Updated: Jan 27, 2020


For months I've been lucky enough to glimpse moments in the life of a Cambridge vixen, originally named Robyn. She's the toughest, most resilient animal I've encountered, and boy she's needed to be. Shortly before Christmas she appeared on trail camera with a dreadful limp, unable to put any weight on her right front leg. Limping foxes are nothing unusual so I expected to see her get gradually better over the next week. Sadly, each night she appeared hopping past the camera with no sign of improvement. I decided at that moment that I'd start putting out some food to help her while she recovered. For a week she appeared at the feed site and ate the food but without any evidence that her injury was improving. It was also noticeable that she had a significant lump or swelling above her ankle, which I feared was broken.
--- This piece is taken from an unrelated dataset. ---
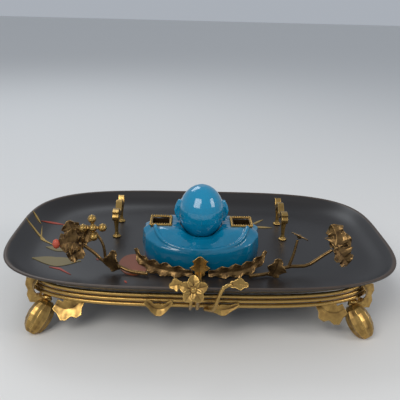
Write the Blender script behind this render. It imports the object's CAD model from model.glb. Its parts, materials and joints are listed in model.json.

Christmas came and went and in the new year I checked the camera to find her still unable to put weight on her leg. However, to complicate matters she now had a friend accompanying her, a magnificent male fox who became known as 'Boyfriend'. As January turned into February, Robyn, now known as 'Limpy', was showing signs of improvement and occasionally stood on her injured leg, only to reappear the next day limping as bad as ever. By March it was evident Limpy was pregnant but she was now finally starting to walk on her injured leg.

Toward the end of March she started to cache food in preparation for giving birth and then on 22nd March, out of nowhere, she appeared limping as badly as ever. She didn't appear at the feed site the following evening and for the next 2 weeks I checked the camera with a mixture of anticipation and increasing concern. When vixens give birth they stay with the cubs for about 10 days as the little ones can't regulate their own body temperatures. Thankfully, the two weeks cwtching with her cubs gave Limpy time to recover from her latest injury and she eventually reappeared walking with a limp but much improved. During this period 'Boyfriend' was supplying all the food she needed. There's also the chance that one of her daughters from last year was also helping, although I've not identified such an individual as yet.

Happily, she's now bossing the food site again. She's the only fox who routinely scents and poos in the holes where the supplemental food is placed, and she dominates another small vixen called 'White Eye' simply by strutting around with her back arched. She still has a deformity in the right leg which I assume means that her leg was most likely broken but has healed (hopefully).

It's probably too much to hope, but I'd like to see her cubs this spring.